Applying stain with a sprayer is a great way to practice using the equipment because it isn't as critical to get an even coat with stain as it is with paint. It's the first time I've used one since painting Charlie the car (Hubby used ours to paint the kitchen cabinets). I was on the fence about using a sprayer because I was nervous about messing it up, but this method felt foolproof and was so much faster!! It took an hour to apply one coat of stain to all of the four counter pieces, but this included moving each piece in and out of the spray booth, applying the stain, wiping off, and inspecting for streaks. By the time we were done the last piece, the first piece was ready for another coat. I bought two 946 ml jugs ($27 each) and used all of one, plus a tiny bit of the other - I was so close to only needing one.

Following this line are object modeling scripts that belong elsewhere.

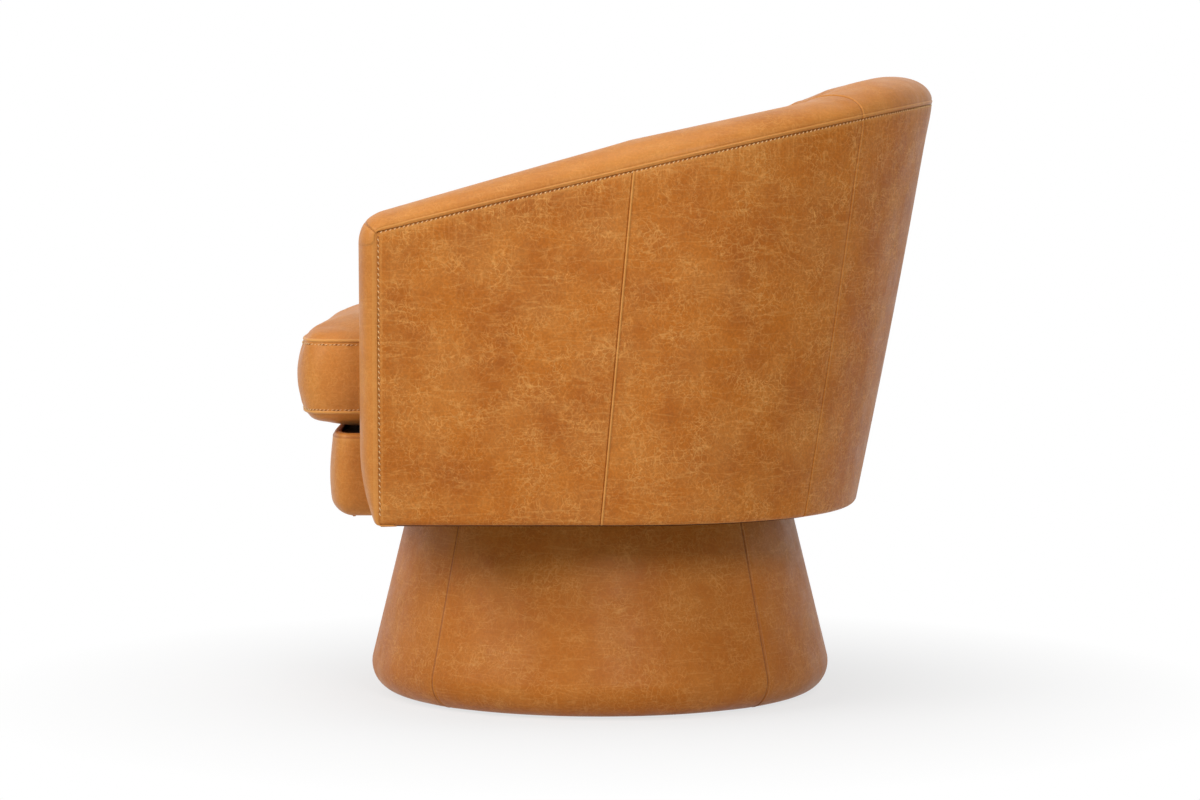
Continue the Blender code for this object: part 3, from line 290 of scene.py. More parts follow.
def hole_shape(thread):
    """The points and faces of a needle hole, a flat six-sided lens 2.2 threads long and 0.8 wide."""
    angle = np.arange(6) * math.tau / 6
    rim = np.column_stack([1.1 * np.cos(angle), 0 * angle, 0.4 * np.sin(angle)])
    poles = [(0.0, 0.3, 0.0), (0.0, -0.3, 0.0)]
    ring = np.arange(6)
    after = (ring + 1) % 6
    above = np.column_stack([ring, after, np.full(6, 6)])
    below = np.column_stack([after, ring, np.full(6, 7)])
    return thread * np.concatenate([rim, poles]), (np.concatenate([above, below]),)


def copies(name, shape, centre, axes, material, body):
    """A small shape repeated, its points given along a stitch, out of the surface and sideways."""
    corners, faces = shape
    points = centre[:, None] + np.einsum("pk,nkc->npc", corners, axes)
    start = len(corners) * np.arange(len(centre))[:, None, None]
    faces = [(start + part).reshape(-1, part.shape[1]).tolist() for part in faces]
    piece(name, points, sum(faces, []), material, body)


def sewn(name, lines, body, slant=30.0, pitch_share=1.0):
    """A stitched seam: its threads, and the dark needle holes midway between them.

    Each line is a path and the surface's outward way along it. Stitches stand at even steps of arc
    length, turned in the surface by the slant, in degrees.
    """
    sizes = bpy.context.scene.chair_sizes
    pitch = sizes.stitch_pitch * pitch_share
    parts = []
    for path, normal in lines:
        length = run(path)
        count = max(1, round(length[-1] / pitch))
        at = (np.arange(count) + 0.5) * length[-1] / count
        place = read_off(at, length, path)
        way = unit(read_off(at + 1e-4, length, path) - place)
        parts.append((place, unit(read_off(at, length, normal)), way))
    centre, normal, way = (np.concatenate(part) for part in zip(*parts))
    turn = math.radians(slant)
    along = math.cos(turn) * way + math.sin(turn) * np.cross(normal, way)
    axes = np.stack([along, normal, np.cross(normal, along)], axis=1)
    stitch = stitch_shape(sizes.stitch_length, sizes.thread)
    copies(name + "_thread", stitch, centre, axes, finish("waxed_thread"), body)
    # Needle holes are flat dark lenses in the hole colour: painted shade of the holes.
    between = centre + way * pitch / 2
    copies(name + "_holes", hole_shape(sizes.thread), between, axes, finish("seam_depth"), body)


RIDGE_HALF_WIDTH = 0.0021
RIDGE_HEIGHT = 0.0018
RIDGE_LIFT = 0.0003


def folded_ridge(name, path, normal):
    """The cushion's folded ridge: an ellipse carried along a loop, lifted a little off the surface."""
    side = np.cross(normal, unit(np.roll(path, -1, axis=0) - np.roll(path, 1, axis=0)))
    angle = np.arange(8) * math.tau / 8
    points = (path[:, None] + side[:, None] * (RIDGE_HALF_WIDTH * np.cos(angle))[:, None]
              + normal[:, None] * (RIDGE_HEIGHT * np.sin(angle) + RIDGE_LIFT)[:, None])
    faces = outward(points, grid_faces(len(path), 8, closed=True), path[:, None])
    item = piece(name, points, faces, finish("drawn_leather"), "cushion")
    # The whole ridge is marked as rubbed: pale, partly a painted highlight.
    note(item, "wear_and_painted_light", np.ones(points.shape[:2]))


# Finishes

def add(material, kind, inputs=None, **settings):
    """Adds a node, sets its properties, sets or links its inputs, and gives its outputs."""
    tree = material.node_tree
    node = tree.nodes.new("ShaderNode" + kind)
    for key, value in settings.items():
        setattr(node, key, value)
    for key, value in (inputs or {}).items():
        if isinstance(value, bpy.types.NodeSocket):
            tree.links.new(value, node.inputs[key])
        else:
            node.inputs[key].default_value = value
    return node.outputs


def blank(name):
    """A material with an empty node tree."""
    material = bpy.data.materials.new(name)
    material.use_nodes = True
    material.node_tree.nodes.clear()
    return material


def shade(material, **inputs):
    """Ends a finish with its shader, whose inputs are named with underscores for spaces."""
    shader = add(material, "BsdfPrincipled", {key.replace("_", " "): value for key, value in inputs.items()})
    add(material, "OutputMaterial", {"Surface": shader[0]})
    return material


def rgba(colour):
    """A colour with full cover as its fourth value."""
    return (*tuple(colour)[:3], 1.0)


def ridges(leather, place, cell, detail, width):
    """Thin wandering lines, where a noise of that cell size passes through its middle value."""
    noise = add(leather, "TexNoise", {"Vector": place, "Scale": 1 / cell, "Detail": detail, "Roughness": 0.5,
                                      "Distortion": 0.4})
    off = add(leather, "Math", {0: noise[0], 1: 0.5}, operation="SUBTRACT")
    off = add(leather, "Math", {0: off[0]}, operation="ABSOLUTE")
    return add(leather, "MapRange", {0: off[0], 1: 0.0, 2: width, 3: 1.0, 4: 0.0})[0]


def patches(leather, place, size, detail, low, high, most):
    """Soft patches of that size: a noise stretched from 0 at its low value to the most at its high one."""
    values = {"Vector": place, "Scale": 1 / size, "Detail": detail, "Roughness": 0.6}
    noise = add(leather, "TexNoise", values)
    return add(leather, "MapRange", {0: noise[0], 1: low, 2: high, 3: 0.0, 4: most})[0]


def sums(leather, shares):
    """The sum of values, each times its own weight."""
    total = 0.0
    for value, weight in shares:
        total = add(leather, "Math", {0: value, 1: weight, 2: total}, operation="MULTIPLY_ADD")[0]
    return total


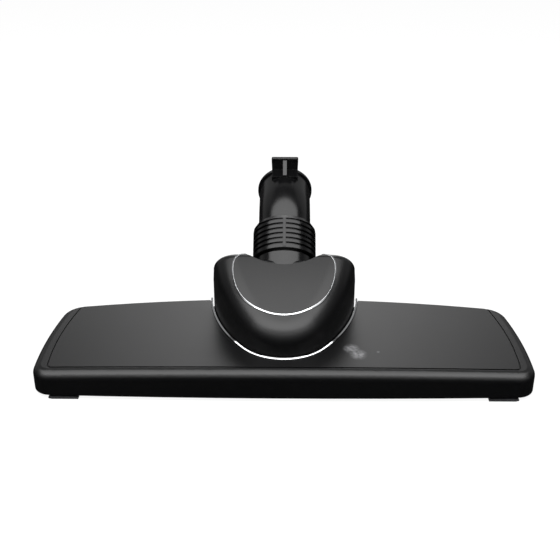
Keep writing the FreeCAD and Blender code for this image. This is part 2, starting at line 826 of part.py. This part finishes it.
def make_hook(end):
    """Parking hook: a pad on the tube, an upright plate at its end and a gusset."""
    half = size("hook_width") / 2
    plate, length = size("hook_plate"), size("hook_pad_length")
    top = tube_radius() + 1.0
    crest = top + size("hook_rise")
    pad = box(-half, half, -plate - length, 0, tube_radius() - 6, top)
    wide = half + 0.4
    upright = polyline([
        (-half, -plate, top - 2), (half, -plate, top - 2), (wide, -plate, crest), (-wide, -plate, crest)])
    upright = upright.extrude(Y * plate)
    upright = upright.makeFillet(1.2, [
        e for e in upright.Edges if abs(e.CenterOfMass.x) > half and abs(e.CenterOfMass.z - crest) < 0.1])
    rib = polyline([
        (-1.5, -plate, top - 1), (-1.5, 1 - plate - length, top - 1), (-1.5, 1 - plate - length, top + 0.8),
        (-1.5, -plate, crest - 1.4)]).extrude(X * 3)
    notch = box(-1.5, 1.5, -plate - length - 1, 1 - plate - length, tube_radius() - 0.8, top + 1)
    solid = pad.fuse([upright, rib]).cut(notch)
    solid = solid.cut(Part.makeCylinder(tube_radius() - 1, 60, Vector(0, -40, 0), Y))
    solid.Placement = Placement(end, Rotation(X, 90 - size("tube_bend")))
    return solid


def crosswise(x, y, z):
    """Placement of a piece made round its own Z that runs across the head."""
    return Placement(Vector(x, y - size("centre_depth"), z), Rotation(Y, 90))


def make_pivot_pin(side, label):
    inside = dim("post_inside") - 0.5
    outside = dim("post_inside") + dim("post_thickness") + dim("lug_gap") + dim("lug_thickness")
    r, end = dim("pin_radius"), dim("pin_bevel")
    start = inside.value if side > 0 else -outside.value
    reach = outside - inside
    place = crosswise(start, size("pivot_depth"), size("pivot_height"))
    return revolved(label, [
        (0, 0), (r - end, 0), (r, end), (r, reach - end), (r - end, reach), (0, reach)], place)


def make_wheel(side, label):
    """A roller with a raised hub and rim, and bevelled tread edges."""
    r, half = dim("wheel_radius"), dim("wheel_width") / 2
    bore, hub, rim = dim("axle_radius") + 0.1, dim("wheel_hub"), dim("wheel_radius") - dim("wheel_rim")
    dish, edge = half - dim("wheel_dish"), dim("wheel_bevel")
    side_profile = [(r, half - edge), (r - edge, half), (rim, half), (rim, dish), (hub, dish), (hub, half)]
    place = crosswise(side * size("wheel_offset"), size("wheel_depth"), size("wheel_radius"))
    lower = [(x, -y) for x, y in reversed(side_profile)]
    return revolved(label, [(bore, -half)] + lower + side_profile + [(bore, half)], place)


def make_axle(side, label):
    half = dim("wheel_width") / 2 + 3.0
    r, end = dim("axle_radius"), dim("axle_bevel")
    place = crosswise(side * size("wheel_offset"), size("wheel_depth"), size("wheel_radius"))
    return revolved(label, [
        (0, -half), (r - end, -half), (r, end - half), (r, half - end), (r - end, half), (0, half)], place)


def glide_offset():
    """Sideways place of a foot, kept from the head's end."""
    return dim("head_half_width") - dim("glide_end")


def make_front_glide(side, label):
    """A foot under the front edge, bevelled on its outer end."""
    piece = body(label)
    drawing = sketch(piece, "XZ_Plane", "Profile", Vector(0, 0, -size("glide_depth") - size("glide_length")))
    inner = side * (glide_offset() - dim("glide_width") / 2)
    outer = side * (glide_offset() + dim("glide_width") / 2)
    foot, bevel = dim("skirt_height"), dim("glide_bevel")
    line_loop(drawing, [
        (inner, 0.0), (outer - side * bevel, 0.0), (outer, foot - 1), (outer, foot), (inner, foot)])
    pad = piece.newObject("PartDesign::Pad", "Foot")
    pad.Profile = drawing
    pad.setExpression("Length", dim("glide_length").text)
    doc.recompute()
    return piece


def make_mouth_seal():
    low, chamber, rib = size("chamber_height"), size("chamber_gap"), size("channel_wall")
    band = cutout_band(chamber, chamber + rib, low, HIGH)
    band = band.common(under_crown(size("cover_top_wall"), 0))
    return feature("mouth_seal", band.common(
        box(-FAR, FAR, 0, size("chamber_back") + rib, 0, HIGH)))


def make_stop_pad(side, label):
    rib = size("channel_wall")
    outer = size("cutout_back_half_width") - size("hood_gap")
    inner = outer - size("hood_wall") - 1
    x_low, x_high = sorted((side * inner, side * outer))
    back = size("chamber_back")
    return feature(label, box(
        x_low, x_high, back, back + rib, size("chamber_height"), size("hood_rim") - size("stop_pad_gap")))


def make_cover_screws():
    foot = size("skirt_height") + 0.1
    screws = []
    for x, y in screw_places():
        head = Part.makeCylinder(size("screw_head_radius"), size("screw_head_height"), Vector(x, y, foot))
        shank = Part.makeCylinder(size("screw_radius"), size("screw_length"), Vector(x, y, foot + 1))
        screw = head.fuse(shank)
        for turn in (0, 90):
            slit = box(-1.7, 1.7, -0.35, 0.35, -1, 0.9)
            slit.rotate(Vector(), Z, turn)
            slit.translate(Vector(x, y, foot))
            screw = screw.cut(slit)
        screws.append(screw)
    return feature("cover_screws", Part.makeCompound(screws))


def make_all():
    make_base_plate()
    make_top_cover()
    make_cover_panel()
    make_cutout_trim()
    make_mouth_seal()
    for label, solid in brush_strips(0.3, size("skirt_height") + 1.4).items():
        feature(label, solid)
    lint = dict(zip(("right_lint_strip", "left_lint_strip"), on_both_sides(
        lint_box(size("skirt_height") - 1.4, size("skirt_height") + 1.0))))
    for label, solid in lint.items():
        feature(label, solid)
    make_cover_screws()
    make_neck_hood()
    make_neck_shield()
    make_neck_trim()
    make_neck_stub()
    make_tube_washer()
    make_swivel_collar()
    make_swivel_tube()
    for side, name in ((-1, "left"), (1, "right")):
        make_pivot_pin(side, f"{name}_pivot_pin")
        make_wheel(side, f"{name}_wheel")
        make_axle(side, f"{name}_axle")
        make_front_glide(side, f"{name}_front_glide")
        make_stop_pad(side, f"{name}_stop_pad")


def check_and_write():
    doc.recompute()
    for thing in doc.Objects:
        bad = [s for s in thing.State if s in ("Invalid", "Error")]
        if bad:
            raise RuntimeError(f"{thing.Label} is {bad}")
    os.makedirs("parts", exist_ok=True)
    for thing in doc.Objects:
        if thing.TypeId not in ("PartDesign::Body", "Part::Feature"):
            continue
        shape = thing.Shape
        if shape.isNull() or not shape.isValid() or not shape.Solids:
            raise RuntimeError(f"{thing.Label} has no sound solid")
        shape.exportStep(f"parts/{thing.Label}.step")
        print(thing.Label, len(shape.Solids), round(shape.Volume))


make_all()
check_and_write()
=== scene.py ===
import json
from math import cos, pi, radians

import bmesh
import bpy
from mathutils import Matrix, Vector

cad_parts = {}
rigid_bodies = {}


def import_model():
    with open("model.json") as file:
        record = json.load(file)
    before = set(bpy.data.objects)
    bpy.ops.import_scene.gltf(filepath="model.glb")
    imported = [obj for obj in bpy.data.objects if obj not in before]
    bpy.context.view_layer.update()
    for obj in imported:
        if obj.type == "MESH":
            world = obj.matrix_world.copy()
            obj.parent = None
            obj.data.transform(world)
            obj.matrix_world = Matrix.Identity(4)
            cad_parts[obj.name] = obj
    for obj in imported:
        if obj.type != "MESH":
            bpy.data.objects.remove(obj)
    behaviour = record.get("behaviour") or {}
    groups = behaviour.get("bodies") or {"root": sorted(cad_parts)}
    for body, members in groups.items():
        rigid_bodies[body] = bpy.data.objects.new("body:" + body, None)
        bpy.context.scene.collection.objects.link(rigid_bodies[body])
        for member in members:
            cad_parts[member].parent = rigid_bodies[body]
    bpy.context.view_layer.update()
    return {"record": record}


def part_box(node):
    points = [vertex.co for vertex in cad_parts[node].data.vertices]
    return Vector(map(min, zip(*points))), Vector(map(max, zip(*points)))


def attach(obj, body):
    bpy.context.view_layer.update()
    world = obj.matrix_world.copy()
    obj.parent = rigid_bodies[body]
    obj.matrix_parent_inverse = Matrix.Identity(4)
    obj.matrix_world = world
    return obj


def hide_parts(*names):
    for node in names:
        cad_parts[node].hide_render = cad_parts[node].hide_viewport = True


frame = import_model()
scene = bpy.context.scene

# Everything is in metres. The camera stands in front of the head and looks down on it.
PHOTO_SIDE = 560
CAMERA_PLACE = (0.0035, -0.6335, 0.3903)
CAMERA_PITCH = 28.05
CAMERA_YAW = 0.6
FOCAL_PIXELS = 954
SENSOR = 36.0


def make_camera():
    data = bpy.data.cameras.new("camera")
    data.sensor_width = SENSOR
    data.lens = SENSOR * FOCAL_PIXELS / PHOTO_SIDE
    data.clip_start = 0.05
    camera = bpy.data.objects.new("camera", data)
    turn = Matrix.Rotation(radians(CAMERA_YAW), 4, "Z")
    tip = Matrix.Rotation(radians(90 - CAMERA_PITCH), 4, "X")
    camera.matrix_world = Matrix.Translation(CAMERA_PLACE) @ turn @ tip
    scene.collection.objects.link(camera)
    scene.camera = camera


make_camera()


def linear(hex_colour):
    """An sRGB hex colour as the linear colour that a shader takes."""
    parts = [int(hex_colour[i:i + 2], 16) / 255 for i in (1, 3, 5)]
    return tuple(c / 12.92 if c <= 0.04045 else ((c + 0.055) / 1.055) ** 2.4 for c in parts) + (1.0,)


def add(tree, kind, links=(), **settings):
    """Adds a node: settings name its properties or its input sockets, links feed its inputs."""
    node = tree.nodes.new(kind)
    for name, value in settings.items():
        if hasattr(node, name):
            setattr(node, name, value)
        else:
            node.inputs[name.replace("_", " ")].default_value = value
    for source, target in links:
        tree.links.new(source, node.inputs[target])
    return node


def material(name, colour, roughness, **surface):
    """A material with its Principled shader, ready for the nodes of its pattern."""
    skin = bpy.data.materials.new(name)
    skin.use_nodes = True
    shader = skin.node_tree.nodes["Principled BSDF"]
    shader.inputs["Base Color"].default_value = linear(colour)
    shader.inputs["Roughness"].default_value = roughness
    for socket, value in surface.items():
        shader.inputs[socket.replace("_", " ")].default_value = value
    return skin, skin.node_tree, shader


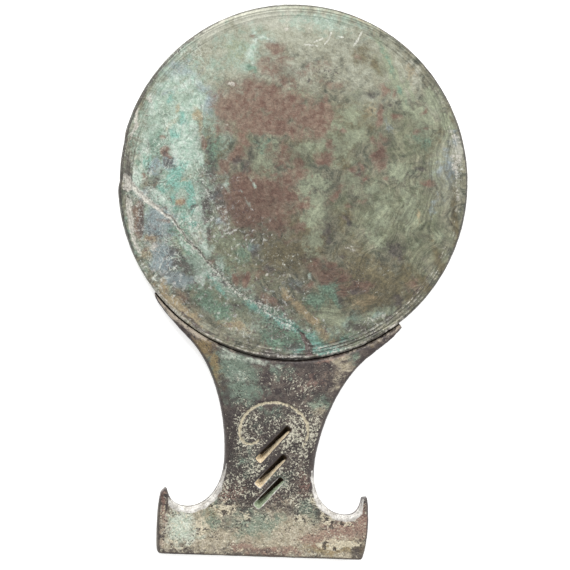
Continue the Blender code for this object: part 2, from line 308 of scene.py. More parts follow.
# Lines turned into the rim, clearest at the lower right, and rubbed away at the lower left and top.
rim_strength = 0.42 + 0.52 * ease(towards(-66), 0.6, 0.95)
rim_strength += 0.22 * mottle(solid, 11.0, 43)
rim_strength -= 0.35 * between(degrees, 196.0, 206.0, 250.0, 262.0)
rim_strength -= 0.16 * ease(towards(118), 0.5, 0.9)
rim = -FIELD_DROP / MM * ease(inset, 4.6, 6.4)
grooved = np.zeros(len(points))
ridged = np.zeros(len(points))
shift = 0.18 * mottle(solid, 9.0, 47)
for line_inset, line_depth in RIM_LINES:
    past = inset - line_inset + shift
    cut = np.exp(-((past / RIM_LINE_WIDTH) ** 2))
    rim -= line_depth * cut * np.clip(rim_strength, 0.0, 1.0)
    grooved = np.maximum(grooved, cut)
    ridged = np.maximum(ridged, np.exp(-(((past + RIM_LIP_OUT) / RIM_LIP_WIDTH) ** 2)))

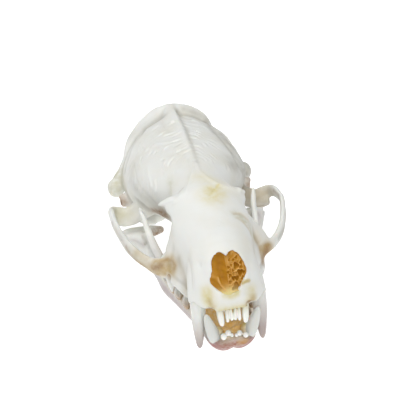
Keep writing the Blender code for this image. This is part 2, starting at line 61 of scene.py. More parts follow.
def through(*keys):
    """A smooth curve through (place, size) keys that doesn't swing past them."""
    place, size = (np.array(column, float) for column in zip(*keys))
    step = np.diff(place)
    rise = np.diff(size) / step
    slope = np.concatenate([rise[:1], np.zeros(len(step) - 1), rise[-1:]])
    same_way = rise[:-1] * rise[1:] > 0
    both = rise[:-1] + rise[1:]
    slope[1:-1][same_way] = (2 * rise[:-1] * rise[1:])[same_way] / both[same_way]

    def at(where):
        where = np.clip(where, place[0], place[-1])
        i = np.clip(np.searchsorted(place, where) - 1, 0, len(step) - 1)
        t = (where - place[i]) / step[i]
        return (
            (1 + 2 * t) * (1 - t) ** 2 * size[i]
            + t * (1 - t) ** 2 * step[i] * slope[i]
            + t * t * (3 - 2 * t) * size[i + 1]
            + t * t * (t - 1) * step[i] * slope[i + 1]
        )

    return at


def rounded_outline(corners, per_side):
    """A closed curve through the corners, with each stretch bulged as far as its chord is long."""
    corners = np.array(corners, float)
    ahead, behind = np.roll(corners, -1, 0), np.roll(corners, 1, 0)
    way = ahead - behind
    way /= np.linalg.norm(way, axis=1)[:, None]
    chord = np.linalg.norm(ahead - corners, axis=1)[:, None]
    t = (np.arange(per_side) / per_side)[:, None, None]
    points = (
        (1 + 2 * t) * (1 - t) ** 2 * corners
        + t * (1 - t) ** 2 * way * chord
        + t * t * (3 - 2 * t) * ahead
        + t * t * (t - 1) * np.roll(way, -1, 0) * chord
    )
    return points.transpose(1, 0, 2).reshape(-1, corners.shape[1])


def turn_points(count):
    """That many angles, evenly round a full turn."""
    return np.arange(count) * 2 * math.pi / count


# ---------------------------------------------------------------- solids

def loft(rings):
    """A closed skin over rings with the same number of points: a grid rolled into a tube and capped."""
    bm = bmesh.new()
    grid = bmesh.ops.create_grid(bm, x_segments=len(rings[0]), y_segments=len(rings) - 1, size=1)
    for vert, point in zip(grid["verts"], (point for ring in rings for point in (*ring, ring[0]))):
        vert.co = point
    bmesh.ops.remove_doubles(bm, verts=bm.verts, dist=0.0001)
    bmesh.ops.holes_fill(bm, edges=bm.edges, sides=0)
    bmesh.ops.recalc_face_normals(bm, faces=bm.faces)
    return bm


def swept(keys, sides=20, steps=8, up=(0, 0, 1)):
    """A bar along a smooth path. Each key is a point, then its half thickness across and its half height."""
    keys = np.array([[*point, across, high] for point, across, high in keys], float)
    along = np.concatenate([[0], np.cumsum(np.linalg.norm(np.diff(keys[:, :3], axis=0), axis=1))])
    curves = [through(*zip(along, column)) for column in keys.T]
    places = np.interp(np.arange((len(keys) - 1) * steps + 1) / steps, np.arange(len(keys)), along)
    values = np.array([curve(places) for curve in curves]).T
    ahead = np.gradient(values[:, :3], axis=0)
    rings = []
    for row, way in zip(values, ahead):
        way = way / np.linalg.norm(way)
        across = np.cross(way, up)
        across /= np.linalg.norm(across)
        high = np.cross(across, way)
        rings.append([row[:3] + row[3] * math.cos(a) * across + row[4] * math.sin(a) * high
                      for a in turn_points(sides)])
    return loft(rings)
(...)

We've left the counters with Hubby's Dad, who is spraying on a few coats of top coat. He's using the brand pictured below, which will also be applied with a sprayer (with a light sanding between coats). He suggested a semi-gloss finish because scratches and marks won't show up as well as they would with a high gloss finish. This should be durable enough to be used for a kitchen counter, which will see spills and water.
How spoiled do I feel? Not only did fabulous, solid wood counters (seemingly) materialize by magic, all I needed to do was swan in and lay down some stain . . . I don't even have to apply the top coat!! Installation is slated to happen Friday, and I'm so excited! Open drawering is overrated.